** Begin THE RECORDS **

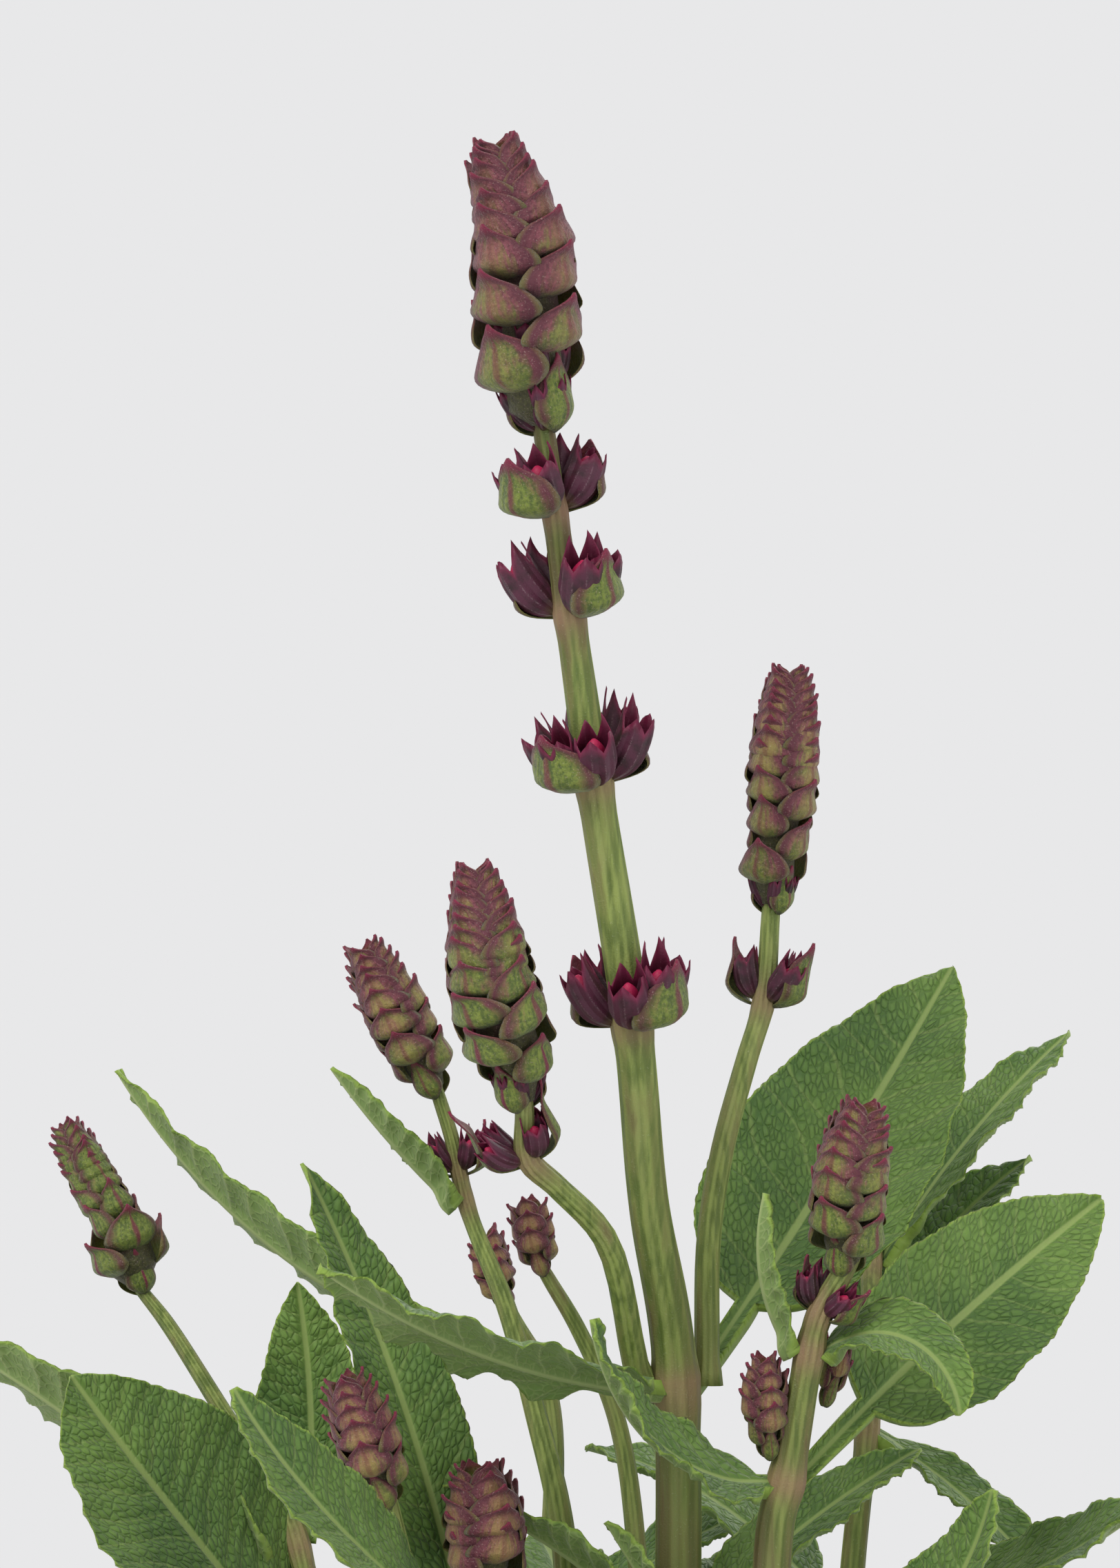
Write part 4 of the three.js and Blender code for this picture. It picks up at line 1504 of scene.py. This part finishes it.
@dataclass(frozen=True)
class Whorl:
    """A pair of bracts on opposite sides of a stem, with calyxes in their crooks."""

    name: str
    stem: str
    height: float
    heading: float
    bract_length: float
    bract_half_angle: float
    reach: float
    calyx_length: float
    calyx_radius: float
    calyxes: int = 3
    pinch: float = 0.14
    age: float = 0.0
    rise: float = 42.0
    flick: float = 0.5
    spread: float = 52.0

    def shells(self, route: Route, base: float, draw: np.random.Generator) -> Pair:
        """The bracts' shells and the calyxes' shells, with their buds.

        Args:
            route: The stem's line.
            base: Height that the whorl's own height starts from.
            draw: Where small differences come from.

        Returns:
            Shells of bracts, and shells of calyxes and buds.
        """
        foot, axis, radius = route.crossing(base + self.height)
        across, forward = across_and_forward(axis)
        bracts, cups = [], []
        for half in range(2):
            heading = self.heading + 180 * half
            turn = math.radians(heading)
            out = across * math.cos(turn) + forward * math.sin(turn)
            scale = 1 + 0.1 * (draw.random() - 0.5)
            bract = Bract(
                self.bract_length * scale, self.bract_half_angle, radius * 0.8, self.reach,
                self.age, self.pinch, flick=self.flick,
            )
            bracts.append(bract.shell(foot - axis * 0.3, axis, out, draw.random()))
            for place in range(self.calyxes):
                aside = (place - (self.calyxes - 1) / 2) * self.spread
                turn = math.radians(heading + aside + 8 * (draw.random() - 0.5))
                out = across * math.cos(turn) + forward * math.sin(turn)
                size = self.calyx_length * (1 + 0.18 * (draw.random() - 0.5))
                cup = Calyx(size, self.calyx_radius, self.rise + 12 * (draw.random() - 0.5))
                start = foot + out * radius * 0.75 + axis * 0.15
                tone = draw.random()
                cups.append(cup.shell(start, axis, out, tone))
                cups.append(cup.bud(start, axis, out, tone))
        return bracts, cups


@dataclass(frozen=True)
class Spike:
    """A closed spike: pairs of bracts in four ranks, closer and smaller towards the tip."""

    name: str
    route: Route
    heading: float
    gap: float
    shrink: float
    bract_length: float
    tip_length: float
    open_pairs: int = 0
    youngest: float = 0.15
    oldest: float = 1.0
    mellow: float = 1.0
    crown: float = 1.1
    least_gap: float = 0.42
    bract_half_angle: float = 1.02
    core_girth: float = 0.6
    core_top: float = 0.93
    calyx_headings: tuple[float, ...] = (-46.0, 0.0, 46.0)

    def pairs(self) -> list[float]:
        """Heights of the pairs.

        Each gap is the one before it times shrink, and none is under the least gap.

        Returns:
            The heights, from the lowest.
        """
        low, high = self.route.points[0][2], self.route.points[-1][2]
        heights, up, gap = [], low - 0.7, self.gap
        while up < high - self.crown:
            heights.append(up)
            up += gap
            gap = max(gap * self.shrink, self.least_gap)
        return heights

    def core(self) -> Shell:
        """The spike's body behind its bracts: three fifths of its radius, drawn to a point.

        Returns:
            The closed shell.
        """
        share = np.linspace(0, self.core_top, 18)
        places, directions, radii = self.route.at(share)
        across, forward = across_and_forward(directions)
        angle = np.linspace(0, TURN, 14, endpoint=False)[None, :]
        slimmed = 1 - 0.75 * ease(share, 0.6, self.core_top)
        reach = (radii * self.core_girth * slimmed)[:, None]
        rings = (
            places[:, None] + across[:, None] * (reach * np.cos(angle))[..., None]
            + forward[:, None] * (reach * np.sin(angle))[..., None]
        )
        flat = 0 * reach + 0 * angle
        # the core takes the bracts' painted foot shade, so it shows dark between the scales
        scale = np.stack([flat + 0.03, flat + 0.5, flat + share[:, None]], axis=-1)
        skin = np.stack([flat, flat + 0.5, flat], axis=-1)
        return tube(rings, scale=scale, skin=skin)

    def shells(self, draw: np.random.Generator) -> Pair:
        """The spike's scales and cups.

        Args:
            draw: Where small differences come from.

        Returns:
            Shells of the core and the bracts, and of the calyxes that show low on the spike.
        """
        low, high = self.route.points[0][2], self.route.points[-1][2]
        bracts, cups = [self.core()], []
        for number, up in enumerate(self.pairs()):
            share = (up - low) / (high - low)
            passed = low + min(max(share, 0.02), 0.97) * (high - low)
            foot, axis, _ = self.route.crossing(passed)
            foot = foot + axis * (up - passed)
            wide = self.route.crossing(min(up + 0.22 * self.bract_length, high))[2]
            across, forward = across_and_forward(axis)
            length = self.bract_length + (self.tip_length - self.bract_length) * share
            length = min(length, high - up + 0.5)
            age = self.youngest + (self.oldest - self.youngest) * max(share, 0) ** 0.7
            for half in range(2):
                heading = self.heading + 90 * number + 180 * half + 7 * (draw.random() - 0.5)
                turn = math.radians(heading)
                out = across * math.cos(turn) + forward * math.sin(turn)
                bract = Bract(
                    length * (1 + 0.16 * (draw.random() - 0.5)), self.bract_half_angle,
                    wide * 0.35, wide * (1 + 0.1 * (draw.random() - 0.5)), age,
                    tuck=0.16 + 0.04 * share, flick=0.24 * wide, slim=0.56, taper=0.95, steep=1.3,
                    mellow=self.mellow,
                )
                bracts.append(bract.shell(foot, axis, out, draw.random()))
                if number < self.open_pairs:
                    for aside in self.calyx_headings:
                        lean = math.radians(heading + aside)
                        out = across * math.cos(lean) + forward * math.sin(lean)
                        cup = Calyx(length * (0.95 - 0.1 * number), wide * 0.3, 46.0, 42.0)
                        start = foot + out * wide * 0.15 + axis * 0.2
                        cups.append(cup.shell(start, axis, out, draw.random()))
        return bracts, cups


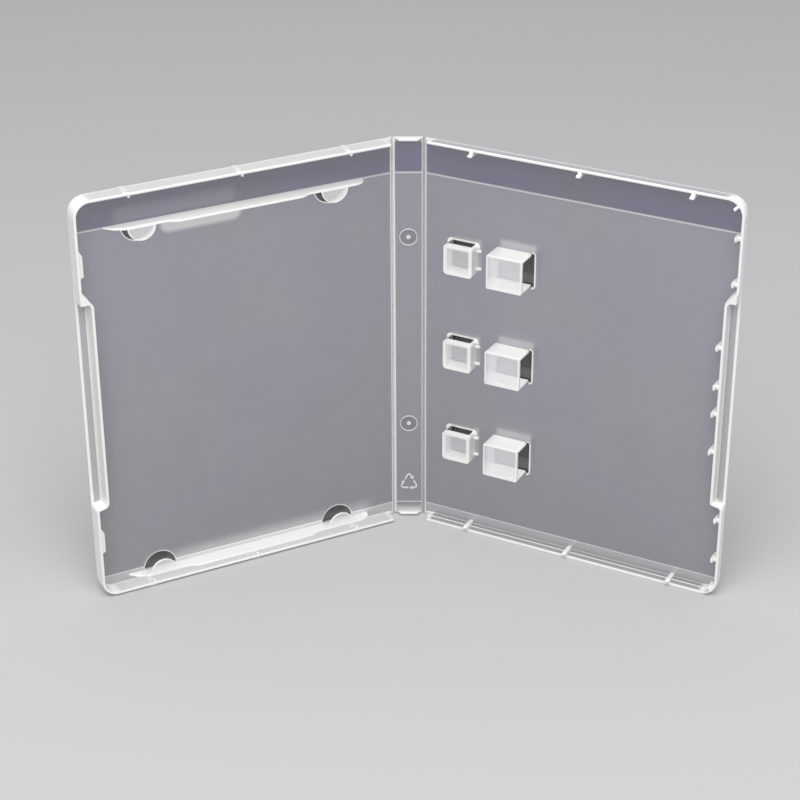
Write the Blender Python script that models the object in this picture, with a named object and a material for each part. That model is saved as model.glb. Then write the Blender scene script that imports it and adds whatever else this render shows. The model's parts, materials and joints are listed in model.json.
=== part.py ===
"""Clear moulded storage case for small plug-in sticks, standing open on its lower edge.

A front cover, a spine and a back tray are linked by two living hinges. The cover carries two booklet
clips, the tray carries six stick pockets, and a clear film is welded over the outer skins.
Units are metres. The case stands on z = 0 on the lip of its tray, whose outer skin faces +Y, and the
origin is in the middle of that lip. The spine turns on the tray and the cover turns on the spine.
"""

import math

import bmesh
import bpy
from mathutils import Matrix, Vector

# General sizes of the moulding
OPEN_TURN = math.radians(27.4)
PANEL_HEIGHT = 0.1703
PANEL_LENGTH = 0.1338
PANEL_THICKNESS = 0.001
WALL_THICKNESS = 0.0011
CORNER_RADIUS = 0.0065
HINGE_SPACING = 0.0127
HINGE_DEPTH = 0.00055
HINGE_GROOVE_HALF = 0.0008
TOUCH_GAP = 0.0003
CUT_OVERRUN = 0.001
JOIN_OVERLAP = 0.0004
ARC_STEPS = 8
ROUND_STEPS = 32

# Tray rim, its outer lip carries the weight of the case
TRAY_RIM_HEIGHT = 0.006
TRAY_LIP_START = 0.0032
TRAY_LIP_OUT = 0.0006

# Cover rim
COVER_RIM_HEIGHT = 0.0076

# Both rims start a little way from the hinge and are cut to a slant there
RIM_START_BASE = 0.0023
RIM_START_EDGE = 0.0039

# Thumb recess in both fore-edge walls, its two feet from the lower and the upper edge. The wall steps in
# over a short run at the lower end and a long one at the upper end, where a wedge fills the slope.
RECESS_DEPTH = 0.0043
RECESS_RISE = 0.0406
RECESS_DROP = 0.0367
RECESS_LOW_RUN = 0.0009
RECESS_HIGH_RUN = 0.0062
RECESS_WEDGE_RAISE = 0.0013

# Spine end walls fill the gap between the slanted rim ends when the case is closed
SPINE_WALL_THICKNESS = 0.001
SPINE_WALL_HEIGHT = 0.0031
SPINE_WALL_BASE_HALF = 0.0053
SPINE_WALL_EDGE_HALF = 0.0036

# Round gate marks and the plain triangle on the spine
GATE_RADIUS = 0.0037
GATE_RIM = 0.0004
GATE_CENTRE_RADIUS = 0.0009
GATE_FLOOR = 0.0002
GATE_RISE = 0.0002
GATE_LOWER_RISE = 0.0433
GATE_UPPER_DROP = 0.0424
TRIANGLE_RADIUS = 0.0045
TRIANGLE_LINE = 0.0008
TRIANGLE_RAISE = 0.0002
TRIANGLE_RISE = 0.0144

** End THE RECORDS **

Return exactly the lines from the beginning of the data above through the one containing "pair of bracts", please. Include both end lines and add nothing else.

• _ANSWER FOR THIS EXERCISE_:
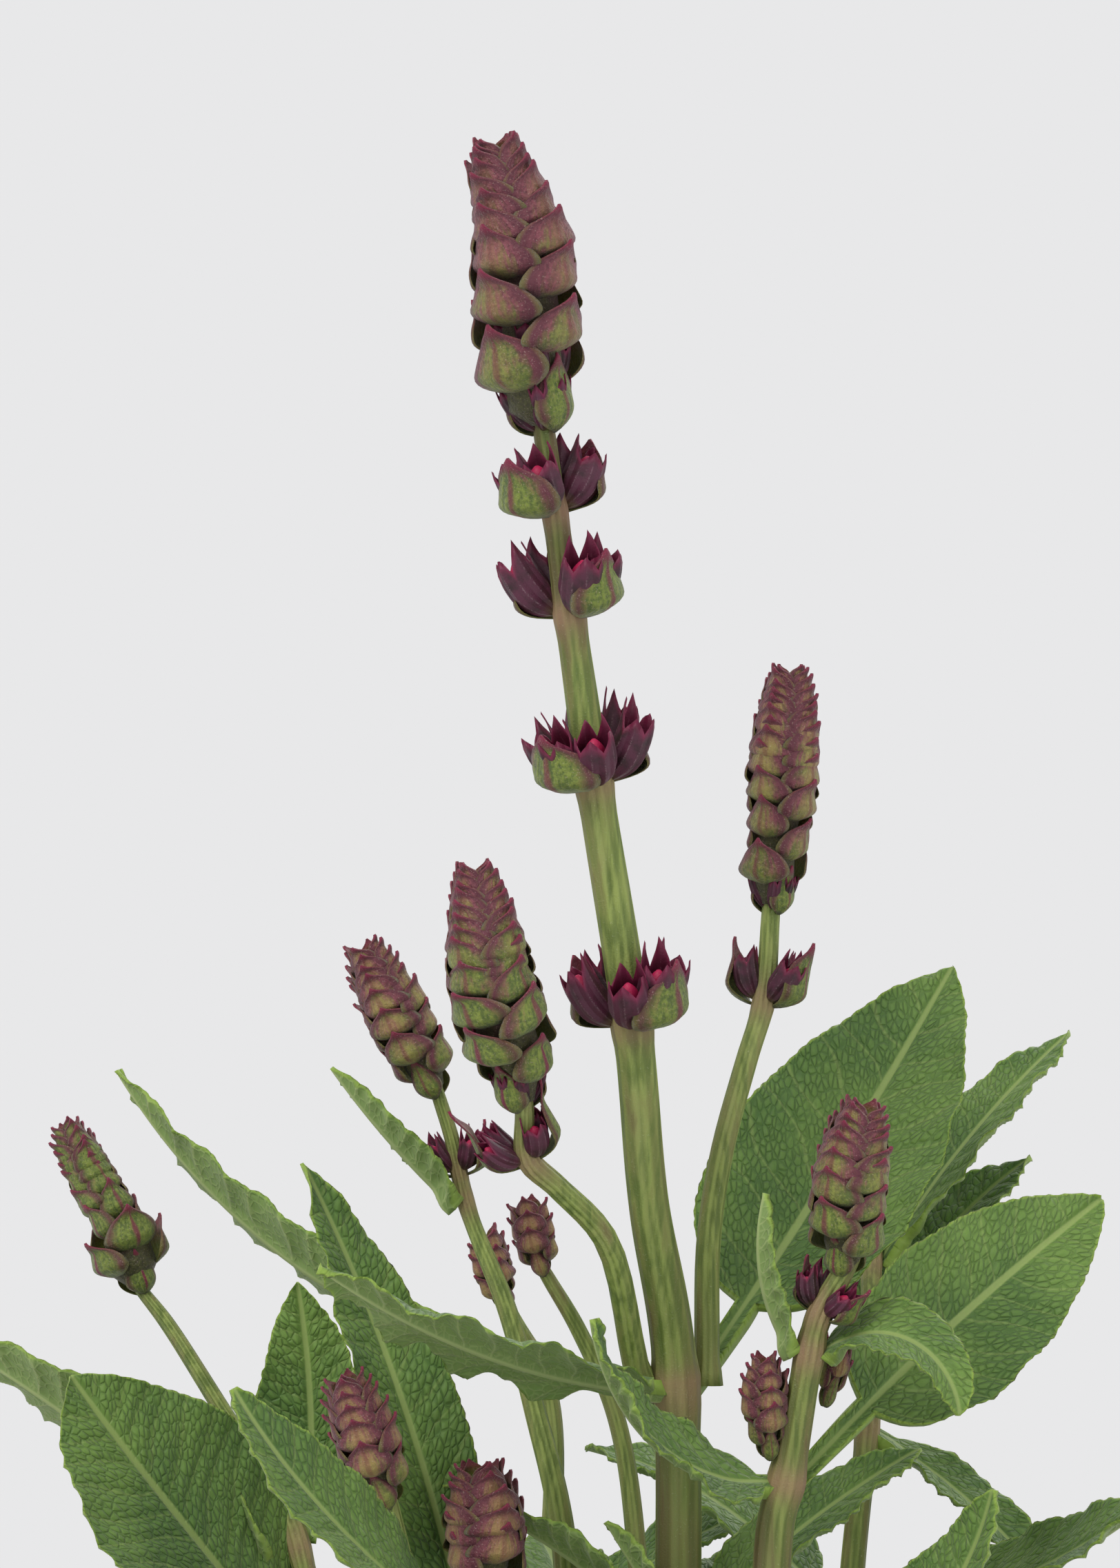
Write part 4 of the three.js and Blender code for this picture. It picks up at line 1504 of scene.py. This part finishes it.
@dataclass(frozen=True)
class Whorl:
    """A pair of bracts on opposite sides of a stem, with calyxes in their crooks."""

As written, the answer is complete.